Return only the lines running from the line with "What build123d script" down to the line with "MIDDLE_ROW = (-31.8, 31.8)", both included, exactly as they appear.

- Task inputs -

########

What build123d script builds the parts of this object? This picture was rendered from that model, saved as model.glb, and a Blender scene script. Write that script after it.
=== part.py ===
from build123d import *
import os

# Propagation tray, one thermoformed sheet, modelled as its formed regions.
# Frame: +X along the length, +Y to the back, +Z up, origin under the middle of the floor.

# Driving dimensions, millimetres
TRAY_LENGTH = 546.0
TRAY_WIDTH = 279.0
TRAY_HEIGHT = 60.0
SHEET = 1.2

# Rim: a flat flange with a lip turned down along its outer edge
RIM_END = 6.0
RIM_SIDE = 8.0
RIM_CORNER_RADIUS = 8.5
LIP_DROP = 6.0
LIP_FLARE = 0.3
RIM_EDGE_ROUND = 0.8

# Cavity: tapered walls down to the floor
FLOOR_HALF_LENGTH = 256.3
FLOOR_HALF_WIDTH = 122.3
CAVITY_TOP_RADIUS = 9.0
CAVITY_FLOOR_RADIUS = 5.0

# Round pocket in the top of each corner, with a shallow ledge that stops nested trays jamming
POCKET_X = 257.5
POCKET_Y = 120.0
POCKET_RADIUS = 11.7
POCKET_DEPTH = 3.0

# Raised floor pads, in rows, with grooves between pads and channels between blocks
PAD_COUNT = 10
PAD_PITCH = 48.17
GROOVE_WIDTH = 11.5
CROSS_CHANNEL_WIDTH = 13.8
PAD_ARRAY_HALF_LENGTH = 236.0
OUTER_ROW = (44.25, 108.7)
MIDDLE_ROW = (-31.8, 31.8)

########

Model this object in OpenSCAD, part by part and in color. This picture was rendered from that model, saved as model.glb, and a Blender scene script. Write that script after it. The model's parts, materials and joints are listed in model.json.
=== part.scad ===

########

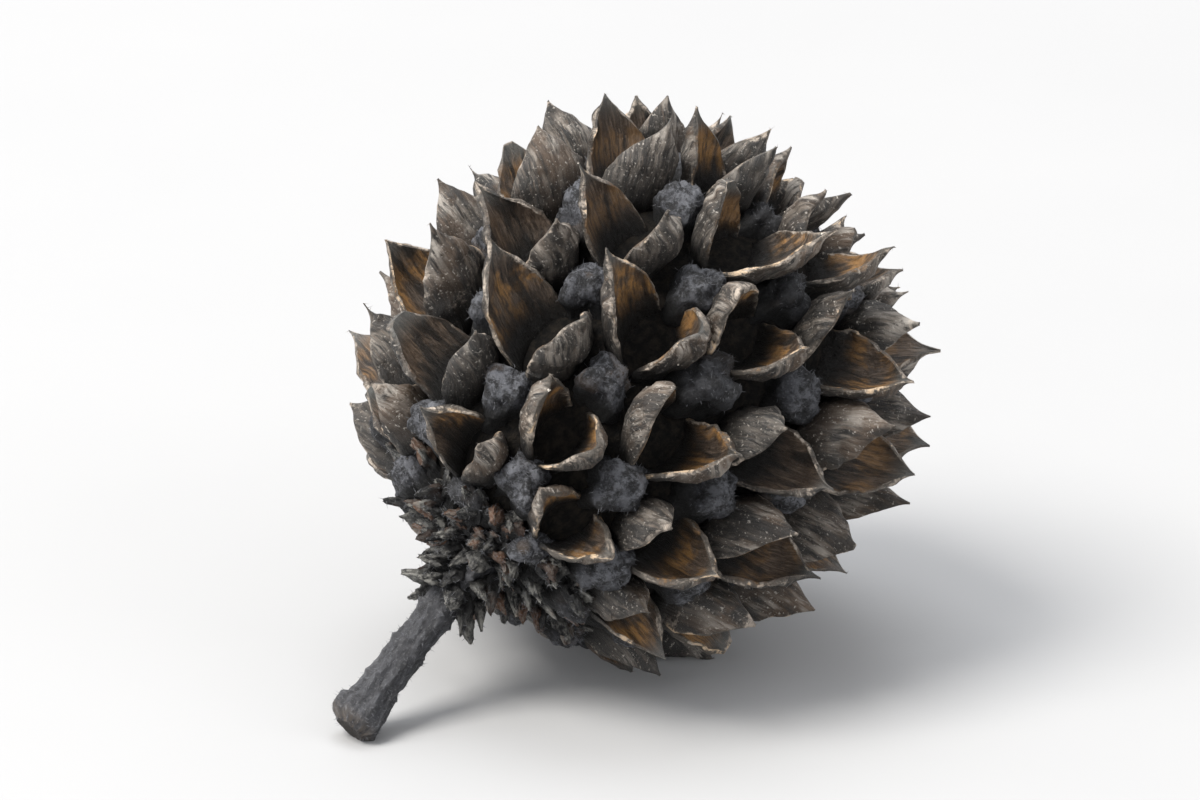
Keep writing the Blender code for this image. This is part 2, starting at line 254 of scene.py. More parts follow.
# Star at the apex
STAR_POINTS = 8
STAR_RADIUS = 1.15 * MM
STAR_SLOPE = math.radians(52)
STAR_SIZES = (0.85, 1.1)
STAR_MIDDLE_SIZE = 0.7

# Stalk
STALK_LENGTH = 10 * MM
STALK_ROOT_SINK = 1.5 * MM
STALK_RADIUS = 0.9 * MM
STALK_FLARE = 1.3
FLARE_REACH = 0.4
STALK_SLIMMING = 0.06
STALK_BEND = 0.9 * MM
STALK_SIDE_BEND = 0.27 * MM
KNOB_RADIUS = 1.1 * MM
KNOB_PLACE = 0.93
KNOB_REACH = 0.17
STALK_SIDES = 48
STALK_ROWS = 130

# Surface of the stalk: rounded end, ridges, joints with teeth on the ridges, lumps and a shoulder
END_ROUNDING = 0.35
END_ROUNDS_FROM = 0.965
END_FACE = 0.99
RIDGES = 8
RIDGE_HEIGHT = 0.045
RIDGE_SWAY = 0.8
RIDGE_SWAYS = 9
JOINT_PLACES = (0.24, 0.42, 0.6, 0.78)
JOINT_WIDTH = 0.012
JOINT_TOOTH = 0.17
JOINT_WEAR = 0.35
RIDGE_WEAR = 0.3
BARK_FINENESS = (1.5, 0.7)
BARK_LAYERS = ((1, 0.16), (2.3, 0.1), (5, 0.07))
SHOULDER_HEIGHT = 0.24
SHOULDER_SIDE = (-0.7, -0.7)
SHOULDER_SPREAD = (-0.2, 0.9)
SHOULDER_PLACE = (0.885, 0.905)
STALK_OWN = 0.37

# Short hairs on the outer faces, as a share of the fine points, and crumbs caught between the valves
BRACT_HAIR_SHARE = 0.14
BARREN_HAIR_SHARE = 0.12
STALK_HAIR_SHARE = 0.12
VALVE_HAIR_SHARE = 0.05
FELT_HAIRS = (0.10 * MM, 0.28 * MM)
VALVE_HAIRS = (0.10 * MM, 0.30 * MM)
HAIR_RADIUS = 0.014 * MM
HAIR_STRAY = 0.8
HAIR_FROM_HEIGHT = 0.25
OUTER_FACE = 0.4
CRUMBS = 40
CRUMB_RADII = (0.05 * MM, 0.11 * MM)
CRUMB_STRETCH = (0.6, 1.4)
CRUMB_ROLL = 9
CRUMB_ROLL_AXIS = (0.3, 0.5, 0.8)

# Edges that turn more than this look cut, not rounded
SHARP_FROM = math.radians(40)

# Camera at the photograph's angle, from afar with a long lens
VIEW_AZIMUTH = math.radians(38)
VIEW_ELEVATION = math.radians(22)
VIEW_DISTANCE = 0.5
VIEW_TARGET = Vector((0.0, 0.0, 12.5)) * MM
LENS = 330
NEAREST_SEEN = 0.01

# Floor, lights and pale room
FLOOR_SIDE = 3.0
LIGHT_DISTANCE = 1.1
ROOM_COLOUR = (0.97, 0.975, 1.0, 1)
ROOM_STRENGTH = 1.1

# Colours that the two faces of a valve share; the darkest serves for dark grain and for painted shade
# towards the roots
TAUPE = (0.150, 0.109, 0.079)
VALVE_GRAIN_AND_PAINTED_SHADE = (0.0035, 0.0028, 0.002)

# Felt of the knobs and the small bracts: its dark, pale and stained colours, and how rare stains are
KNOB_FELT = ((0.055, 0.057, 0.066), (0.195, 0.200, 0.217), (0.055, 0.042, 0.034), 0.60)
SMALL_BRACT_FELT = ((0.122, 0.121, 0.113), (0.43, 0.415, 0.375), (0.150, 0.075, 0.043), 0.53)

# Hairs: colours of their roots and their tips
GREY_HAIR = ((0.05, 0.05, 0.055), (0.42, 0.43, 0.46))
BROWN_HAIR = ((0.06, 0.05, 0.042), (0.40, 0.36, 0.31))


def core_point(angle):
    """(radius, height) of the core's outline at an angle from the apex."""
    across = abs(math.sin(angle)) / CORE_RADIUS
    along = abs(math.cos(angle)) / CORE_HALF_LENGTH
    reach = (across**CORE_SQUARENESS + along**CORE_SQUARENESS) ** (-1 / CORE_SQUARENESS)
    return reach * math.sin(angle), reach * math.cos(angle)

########

- Result below -
What build123d script builds the parts of this object? This picture was rendered from that model, saved as model.glb, and a Blender scene script. Write that script after it.
=== part.py ===
from build123d import *
import os

# Propagation tray, one thermoformed sheet, modelled as its formed regions.
# Frame: +X along the length, +Y to the back, +Z up, origin under the middle of the floor.

# Driving dimensions, millimetres
TRAY_LENGTH = 546.0
TRAY_WIDTH = 279.0
TRAY_HEIGHT = 60.0
SHEET = 1.2

# Rim: a flat flange with a lip turned down along its outer edge
RIM_END = 6.0
RIM_SIDE = 8.0
RIM_CORNER_RADIUS = 8.5
LIP_DROP = 6.0
LIP_FLARE = 0.3
RIM_EDGE_ROUND = 0.8

# Cavity: tapered walls down to the floor
FLOOR_HALF_LENGTH = 256.3
FLOOR_HALF_WIDTH = 122.3
CAVITY_TOP_RADIUS = 9.0
CAVITY_FLOOR_RADIUS = 5.0

# Round pocket in the top of each corner, with a shallow ledge that stops nested trays jamming
POCKET_X = 257.5
POCKET_Y = 120.0
POCKET_RADIUS = 11.7
POCKET_DEPTH = 3.0

# Raised floor pads, in rows, with grooves between pads and channels between blocks
PAD_COUNT = 10
PAD_PITCH = 48.17
GROOVE_WIDTH = 11.5
CROSS_CHANNEL_WIDTH = 13.8
PAD_ARRAY_HALF_LENGTH = 236.0
OUTER_ROW = (44.25, 108.7)
MIDDLE_ROW = (-31.8, 31.8)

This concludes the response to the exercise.